I get it. Couple’s Therapy is a big investment. Unfortunately, the answer is: it depends. I primarily utilize Emotionally Focused Therapy (EFT). It has a robust body of research behind it and provides a guide map for the steps and stages of the process. Research tells us that 12-20 sessions is the average length of treatment for couples receiving Emotionally Focused Therapy (EFT). However, this can vary widely.

Some of the factors that can contribute to a longer length of treatment include:

  • When one or both partners have experienced significant trauma.
  • Significant time spent in a negative interaction cycle
  • Complicating factors such as affairs, substance use/addiction, violence
  • Frequency and consistency of sessions
  • Willingness to participate and engage with treatment
  • Supplementing with individual treatment when recommended

The commitment of time, money, and emotional energy required to engage in couples therapy is significant. However, there is little that impacts our quality of life more than feeling like we have a safe, loving, and supportive relationship with our partner. When we can create this security in our bond, it is incredible what we are able to do from that secure base.

We will meet for the first session, then I will have one 1:1 session with each of you. Subsequent meetings will be with all of us. Ideally, we will meet weekly, but I know schedules and funds don’t always allow for this. We can be flexible within reason and if I think that progress is being made.

The best outcome will come from being open and committed to the process, and a willingness to be vulnerable. You will be asked to take a look at the ways you are contributing to the difficulties in your relationship. I will ask you to share with each other in session with my guidance. We will focus on your feelings and needs and how they are expressed.

Identifying and getting out of old patterns of reactive behavior can be uncomfortable. It means you’re experiencing something new and different. This is where growth happens.

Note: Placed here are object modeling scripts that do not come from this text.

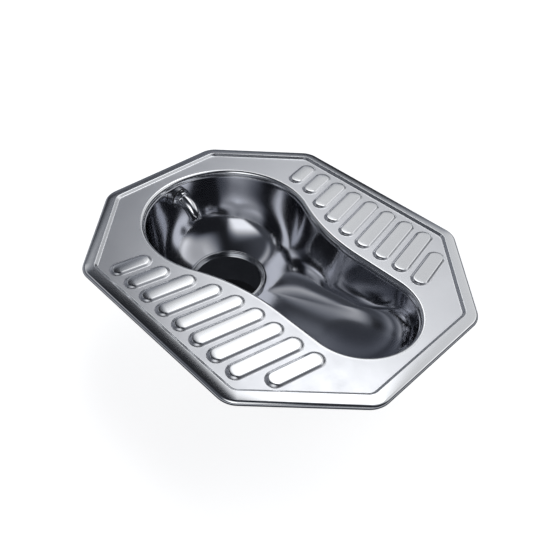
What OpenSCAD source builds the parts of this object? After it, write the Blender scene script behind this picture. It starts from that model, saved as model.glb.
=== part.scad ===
// Squat toilet pan for setting into a floor: a pressed steel deck with foot treads and a raised
// rim, a drawn bowl with a round hopper and a sloping trough, a drain outlet and a flush inlet.
// z = 0 is the finished floor, which the rim rests on. X runs along the pan, with the drain and
// the flush inlet towards -X. Y is the direction in which the pan mirrors. Lengths are in mm.

/* [Pan outline] */
// Overall length of the pan
pan_length = 530; // [520:1:545]
// Overall width of the pan
pan_width = 440; // [434:1:455]
// Length of each corner cut, measured on the outer sides
corner_cut = 121; // [114:1:126]
// Rounding of the eight corners at the rim's crest
crest_round = 16; // [10:1:22]
// Thickness of the deck's and the bowl's sheet
sheet = 1.2; // [0.8:0.1:1.5]

/* [Rim] */
// Width of the rim from its crest line to its outer face
rim_w = 16.5; // [14:0.5:18]
// Height of the rim's crest above the floor
rim_h = 8.5; // [8:0.5:11]
// Fall of the rim's top from the crest line to the outer roll
rim_fall = 0.8; // [0.4:0.1:1.2]
// Radius of the outer roll
rim_roll = 4.5; // [4:0.1:5]
// Depth of the standing panel below the crest
panel_drop = 3.2; // [2.4:0.1:3.6]
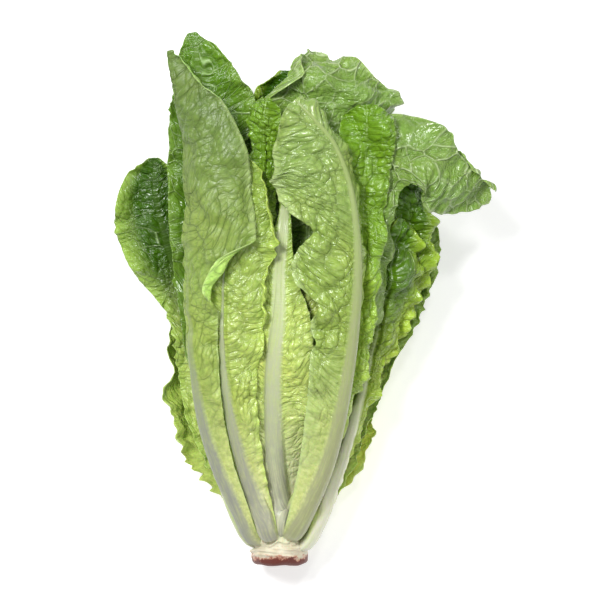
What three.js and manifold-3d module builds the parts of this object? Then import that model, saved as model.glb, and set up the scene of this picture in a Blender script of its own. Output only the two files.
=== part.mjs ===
// A head of romaine lettuce, cut at the stem and lying on its back, in millimetres.
// +Y runs from the cut stem to the leaf tips, +X to the right and +Z up. The origin is under the
// middle of the head, on the surface that it lies on.
import * as THREE from 'three';
import { mergeVertices } from 'three/addons/utils/BufferGeometryUtils.js';
import Module from 'manifold-3d';

// ---- Driving dimensions, mm
const BLADE = 0.9; // thickness of a blade
const STACK_GAP = 1.1; // clear height between leaves that lie on each other
const CLEAR = 0.3; // gap that pieces keep where one is fitted round another
const RIB_EDGE = 0.9; // half width of every rib at the leaf's tip
const STACKED_FROM = [24, 46]; // y from which leaves are stacked; nearer the stem they sit in rings
const CELL = 3; // pitch of the height maps that stack the leaves
const STEM_AXIS = [0, 22]; // x and z of the stem's middle at its cut end
const STEM_RISE = 0.28; // how far the stem's middle climbs for each mm along it
// The stem's radius along it: the cut stump, a step under the leaf bases and a core that tapers away.
const STEM_PROFILE = [[0, 16.8], [1.2, 18.6], [5, 19.2], [9, 18.8], [11.4, 17.4], [12.2, 14.9],
  [22, 14.2], [30, 12.6], [31.5, 10.6], [42, 7.5], [50, 3]];
const STEM_SIDES = 24;

// ---- Leaves. Each station, from base to tip, holds the midrib's x, y and z, the direction in degrees
// that the outer face looks in, from +X towards +Z, the half widths left and right, and how far
// each half curls towards the inner face by its margin, in degrees.
// lay: 'top' leaves keep clear of the leaves above them and 'bottom' leaves of those below them.
// 'floor' leaves are where their stations say, on the surface, and 'between' leaves keep clear of both.
const LEAVES = [];
const PLAIN = { rows: 19, rib: 9, deep: 6, waves: 5, ruffle: 3, seed: 1 };
function leaf(name, lay, detail, stations) {
  LEAVES.push({ name, lay, ...PLAIN, ...detail, stations });
}
leaf('leaf_left_tall', 'top', { seed: 6, rib: 6.2, waves: 5, ruffle: 3, colour: 0x8da75b }, [
  [-16.2, 15, 33.6, 150, 5.4, 5.4, 20, 20], [-25, 34, 43, 144, 7, 8, 30, 30],
  [-38, 62, 54, 136, 7, 11, 30, 40], [-48, 94, 66, 136, 7, 15, 20, 50], [-54, 130, 77, 140, 7, 18, 20, 60],
  [-57, 168, 85, 144, 6, 23, 10, 70], [-58, 206, 90, 148, 5, 48, 0, 86],
  [-58.5, 244, 93, 146, 4, 47, 0, 84], [-60.5, 278, 95, 140, 3.5, 37, 0, 66],
  [-65, 304, 96, 132, 3, 20, 0, 40], [-67.5, 321, 95, 126, 2.5, 8, 0, 20],
  [-68.5, 327, 95, 125, 1.5, 2, 0, 20],
]);
leaf('leaf_middle_right', 'top', { seed: 7, rib: 7, waves: 5, ruffle: 4, colour: 0x96b05c }, [
  [7.5, 19, 42.8, 65, 5.8, 5.8, 20, 20], [15.5, 34, 51, 65, 10, 8, 30, 40], [28.5, 64, 65, 65, 17, 9, 30, 60],
  [37.5, 98, 79, 65, 22, 9, 30, 70], [43.5, 132, 89, 62, 26, 10, 36, 80], [47, 162, 97, 60, 30, 11, 44, 80],
  [48.5, 190, 103, 59, 44, 11, 58, 80], [47.5, 216, 107, 60, 36, 11, 52, 80],
  [43, 244, 111, 62, 47, 11, 54, 80], [34, 267, 115, 66, 46, 11, 50, 70],
  [22, 282, 117, 74, 36, 11, 40, 60], [13.5, 291, 117, 80, 22, 9, 30, 40], [10, 295, 116, 80, 5, 4, 10, 10],
]);
leaf('leaf_right_upright', 'top', { seed: 12, rib: 7, waves: 7, ruffle: 3, colour: 0x84a748 }, [
  [9, 36, 40, 52, 6, 6, 20, 20], [24, 62, 54, 58, 9, 9, 20, 20], [37, 96, 68, 62, 11, 11, 20, 20],
  [46, 134, 82, 66, 12, 13, 20, 20], [51, 174, 92, 72, 12, 13, 20, 20], [53, 212, 95, 76, 13, 14, 20, 10],
  [54, 246, 97, 80, 16, 16, 20, 10], [55, 272, 99, 84, 19, 18, 10, 0], [55, 286, 99, 86, 16, 15, 0, 0],
  [55, 293, 98, 86, 6, 6, 0, 0],
]);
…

It may feel like we’re “stirring the pot”, especially if you tend to be a couple who avoids dealing with issues. My job is to serve the relationship and make the process as safe as possible. I will intervene if there is a lot of conflict happening in the session. You will be learning communication and repair skills early on, so you will know how to deal with conflict outside of sessions.

Sometimes ending the relationship can happen. It’s a part of getting more clarity about what you want, and couples sometimes decide they want to be apart. I will support you in this decision, while helping you to understand your reasons why.

While this can be frustrating, it’s still possible to impact change in your relationship by working on yourself without your partner present. Reach out to me and we can discuss if this option is right for you.

I am licensed by the State of Washington as a mental health counselor, so many of my clients are able to receive reimbursement from their insurance company or employee health spending accounts for my services as an out-of-network provider. They do this by submitting the monthly superbills I provide for reimbursement.

Because I do not bill insurance directly, I am able to provide my clients with several benefits:

  • Increased privacy of your personal health information
  • Greater flexibility of scheduling
  • The assurance that all the decisions about the duration, quality and content of your care are made only by you and me, based on what is working for you.